I hate to quote. This is twice perverse. It perverse because I admire writing heavy in quotations; and it is perverse because quotations are basic to the essay as a form. The essayists of the age of gold (imperial gold, flowing and counted) were fluent in quotation. Montaigne quoted so widely from Plutarch and Seneca that they are regarded as the essay’s classical models as much for the force of Montaigne’s evident admiration as for the content of their works. Bacon, second essayist, in his first essay, of Death, quotes – no, misquotes – Montaigne. The essayists of the age of silver (mirror silver, clear and perspicuous) nucleated their untitled essays around classical quotations. The essayists of the age of iron (plate iron, driving and bearing) often simply titled their essays with quotations, reserving the climax of the essay to return to it in closing. The essayists of our age of lead (quiet lead, soldering microcosmic circuits) generally admit rhetorical effects into their essays only in the form of choice quotations. But when I quote, I feel like a parasite.

Sometimes quotation is necessary. Sometimes I owe a train of thought to a quotation, and the source must be acknowledged. Sometimes a quote embodies a thought so perfectly that any paraphrase would be a diminution. And sometimes borrowing a quote that has famously been used before, suggests a connection without having to dilute an essay with an explicit reference.
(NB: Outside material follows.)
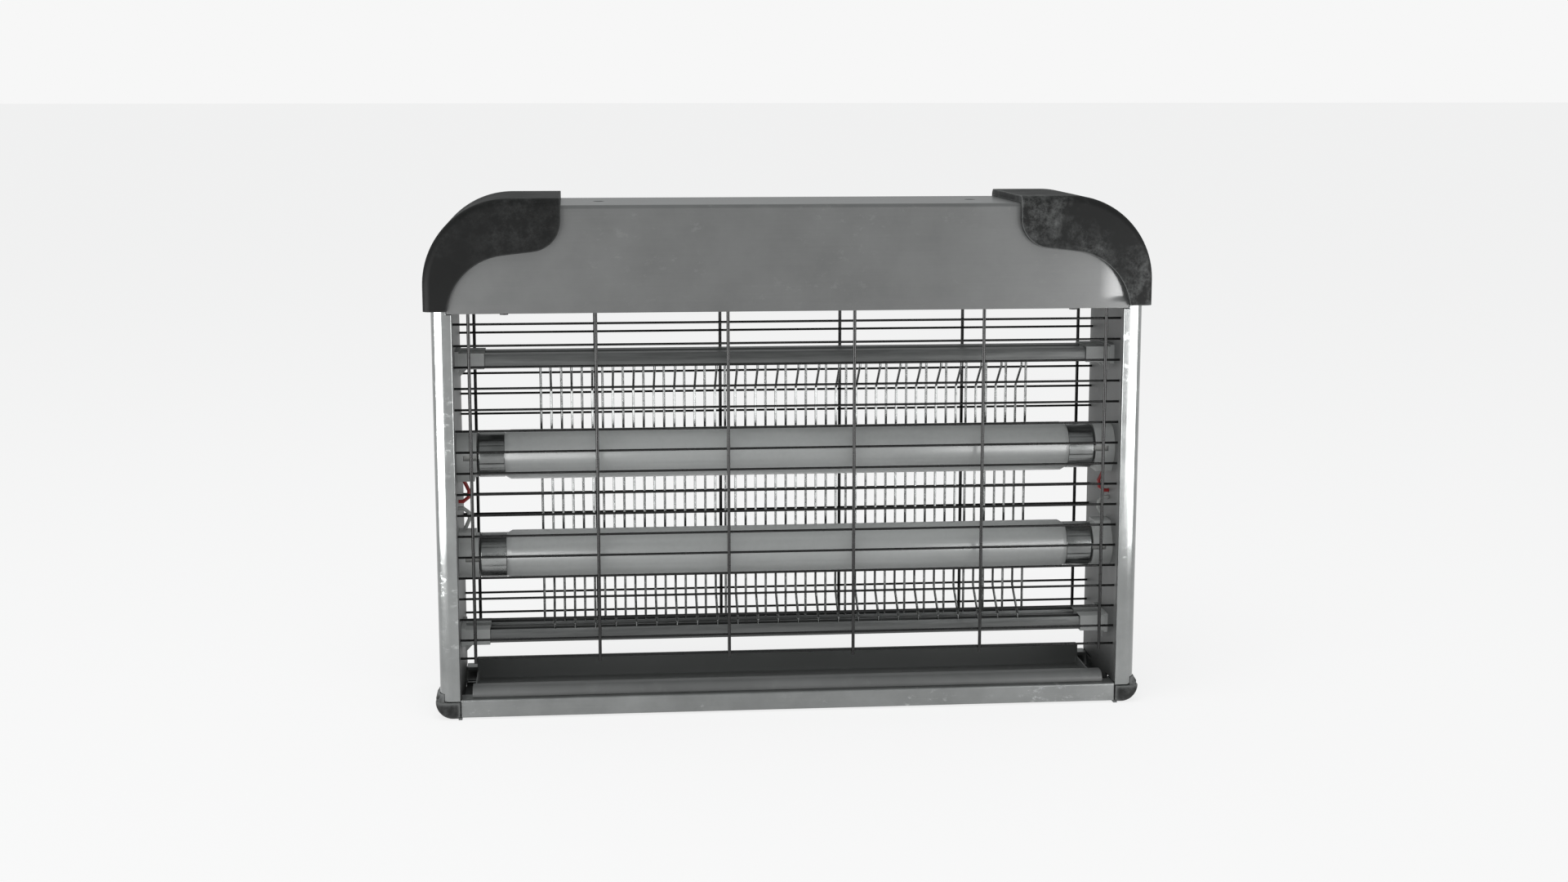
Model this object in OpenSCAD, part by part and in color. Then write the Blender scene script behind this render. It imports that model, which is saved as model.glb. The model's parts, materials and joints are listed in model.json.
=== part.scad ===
// Electric insect killer: two UV tubes behind a live wire grid, in an aluminium frame.
// +Z up, front towards -Y, origin at the middle of the underside.

/* [Frame] */
// Width over the two side frames
frame_w = 375.8; // [374:0.2:378]
// Depth over the bottom rails
frame_d = 76; // [76:0.5:80]
// Height to the top of the corner caps
total_h = 276; // [274:1:290]
// Width of a side frame's front face
side_w = 10.8; // [10.6:0.1:12]
// Wall of the side extrusions
side_wall = 1.6; // [1.2:0.1:1.8]
// Radius of the side frames' outer corners
side_corner = 6; // [5:0.5:7]
// Height of the feet below the side frames
foot_h = 9.4; // [9:0.1:10]
// Top of the bottom rails
rail_top = 11; // [10.8:0.1:11.2]

/* [Hood] */
// Height of the hood's front face
hood_h = 55.7; // [52:0.1:56]
// Sheet thickness of the hood
hood_t = 1.2; // [0.8:0.1:1.2]
// Length of a corner cap along the hood
cap_w = 71.3; // [68:0.1:74]
// Radius of a corner cap's big outer corner
cap_corner = 45; // [44:0.5:46]
// Rounding of a corner cap's front and back edges
cap_edge = 4; // [2:0.5:5]

/* [Grilles] */
// Pitch of the horizontal grille wires
grille_pitch = 11.25; // [11:0.05:11.3]
// Radius of the horizontal grille wires
grille_r = 0.62; // [0.5:0.02:0.65]
// Radius of the vertical grille wires
upright_r = 0.87; // [0.8:0.02:0.9]
// Height of the highest horizontal grille wire
grille_z = 210.4; // [209:0.1:211]

/* [High-voltage grid] */
// Pitch of the grid wires on one pair of rails
grid_pitch = 11.03; // [10.8:0.01:11.2]
// Radius of a grid wire
grid_r = 0.65; // [0.5:0.05:0.7]
// Height of a grid rail
grid_rail_h = 7; // [6.5:0.1:7.5]
// Underside of the lower rails
grid_z0 = 36.6; // [36:0.1:37.5]
// Top of the upper rails
grid_z1 = 193; // [190:0.1:194]

/* [Lamps] */
// Length of a tube from base face to base face
lamp_len = 331.5; // [331:0.1:332]
// Radius of the glass
tube_r = 13.2; // [12.7:0.1:13.3]
// Radius of a tube's end cap
lamp_cap_r = 12; // [11.5:0.1:12.3]
// Height of the lower tube's axis
lamp_z_low = 84.5; // [82:0.5:86]
// Height of the upper tube's axis
lamp_z_high = 139; // [137:0.5:141]
// Distance of the tubes' axes in front of the frame's middle
lamp_fore = 14.7; // [14.6:0.1:16]

/* [Tray] */
// Length of the collecting tray
tray_l = 341.6; // [330:0.2:345]
// Sheet thickness of the tray
tray_t = 0.9; // [0.7:0.1:1.2]
// Depth of the tray's pan below its rim
tray_depth = 12; // [8:0.5:12.5]

/* [Hidden] */
$fn = 48;
eps = 0.01;
x_out = frame_w / 2;
x_in = x_out - side_w;
y_out = frame_d / 2;

hood_y = y_out + 0.4;
hood_top = total_h - 3.8;
hood_z = hood_top - hood_h;
hood_x = x_in + 2.3;
base_x = x_in - 0.5;
hood_bend = 2;
hood_flange = 4.2;
base_z = hood_z + hood_t + 0.1;
base_t = 1.2;
floor_z = base_z + base_t;

cap_x1 = x_out + 3.6;
cap_x0 = cap_x1 - cap_w;
cap_y = y_out + 4;
cap_z = hood_z + 1.5;
cap_skin = 2.4;
cap_cx = cap_x1 - cap_corner;
cap_cz = total_h - cap_corner;
window_r = 33;
window_cx = cap_x1 - 45;
window_cz = cap_z - 4;
window_tilt = 83.5;
window_nose = 16;

side_z = foot_h + 0.2;
side_top = cap_z + 16;
liner_t = 1.2;
liner_x = x_in - 0.3;
liner_gap = 0.1;
liner_shelf = 16;

wire_fore = 31.4;
upright_fore = wire_fore + 1.3;
row_count = 16;
last_row_z = grille_z - (row_count - 1) * grille_pitch - 9.9;
upright_x = [168.75, 102.75, 33.5];
upright_top = floor_z + 3;

grid_rail_d = 7.1;
grid_rail_t = 0.9;
grid_front_y = -17.7;
grid_rear_y = -1.7;
grid_rail_x = 169.5;
grid_crown = 0.55;
rear_wires = 25;
front_wires = 24;
wire_mid_y = grid_rear_y + grid_rail_t + grid_r;
wire_fore_y = grid_front_y + grid_rail_t + grid_r + 0.15;
bend_gap = 2;
bend_h = 13;

lamp_y = -lamp_fore;
lamp_x = lamp_len / 2;
lamp_cap_l = 14.2;
pin_r = 1.17;
pin_l = 7.1;
pin_offset = 6.35;
rotor_r = 9;
rotor_play = 0.06;
holder_x = lamp_x + 0.5;
holder_r = 12;
holder_foot = 13.5;

rim_y = 34.5;
rim_r = 4.5;
rim_z = 16.4;
pan_y = 25.5;
end_wall_h = 4.2;

bush_x = -110;
switch_x = -76;
rear_fitting_z = 244;
cable_r = 3.65;
hang_x = 100;
hang_r = 3;
cap_screw_x = 150;
cap_screw_z = 262;
base_screw_x = 150;
base_screw_y = 35.6;

ALU = [0.60, 0.62, 0.62];
BLACK = [0.13, 0.13, 0.13];
WIRE = [0.06, 0.06, 0.06];
STEEL = [0.45, 0.46, 0.46];
PLASTIC = [0.55, 0.56, 0.55];

// ---- helpers ----

// Points of an arc about (cx, cy) from angle a0 to a1
function arc(cx, cy, r, a0, a1, n = 8) =
    [for (i = [0:n]) let (a = a0 + (a1 - a0) * i / n) [cx + r * cos(a), cy + r * sin(a)]];

// Extrudes a (Y, Z) outline along X
module along_x(x0, x1) {
    translate([x0, 0, 0]) rotate([90, 0, 90]) linear_extrude(x1 - x0) children();
}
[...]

Nonfiction begins in quotation – quotation is not just a mechanism peculiar to nonfiction, but the very means by which nonfiction split from fiction, the means by which what can be written about has become more and more. The pre-Socratics, quoting Homer, show that they are doing something different than Homer. Socrates and Plato quote Homer and the pre-Socratics; Aristotle quotes Homer, the pre-Socratics, Socrates, and Plato; Zeno quotes Homer and the pre-Socratics and Socrates and Plato and Aristotle. Each new regress of quotation, turning background into foreground, expands what can be written about by an order of magnitude. And so we are arrived.

Still, for every good quotation can do, I perceive an equal bad. Literature can be concatenated from quotations – see Burton, Eliot – but if concatenating quotations were enough to make literature, theses would be worth reading. Quotations compress impossibly long arguments; quotations hide chasms with too convenient bridges. Quotations let a piece of writing claim a place in a tradition; quotations shroud child thoughts in adult costumes. Quotations prevent duplication of work, save the time lost in saying what has already been said; quotations lose integrity. Quotations index large thoughts and subtle experiences, name them when they have no names; quotations substitute naming for understanding. Quotations, for the author, let reading propel writing to the benefit of both; quotations, for the author, restrict reading to what can be quoted without embarrassment, or conceal the real sources of thoughts with quotable ones.

The worst literary offense of quotation is the same as its scholarly benefit: it corroborates and exemplifies. “See! Someone else thought as I do. Someone else has felt as I do.” Very good. You bring proofs with your argument. But let me ask: are you sure that all these proofs don’t make your argument weaker? An abstract argument, if it is precise and clear, can always be tested. Too many examples make an argument weaker, not stronger; every example suggests a line of refutation. Logically, refuting the examples should not affect the argument; rhetorically, it is fatal. If your quotation is not representative, if it does not mean exactly what you think it means, if the attribution is false, if it comes from a source that has fallen into disfavor, your argument will go unheard.

I write less to develop new thoughts than to clear out old ones. Most writers read to write; I write to read. Before I can start new trains of thought I need the old ones off the tracks. A few months ago I called writing “trephination”; I meant it. I write for the same reason people have holes drilled in their heads: to let off pressure, to drain superfluity. The image is extreme but then I find writing an extreme habit: intense, nerving-wracking, time-consuming, consuming – yet not only worthwhile but necessary, devoutly necessary. Somewhere in the labyrinth that perplexed me into becoming a writer I lost the connection between writing and quotation; or in my indirect approach I never made it. Either way, I do not regret the lack.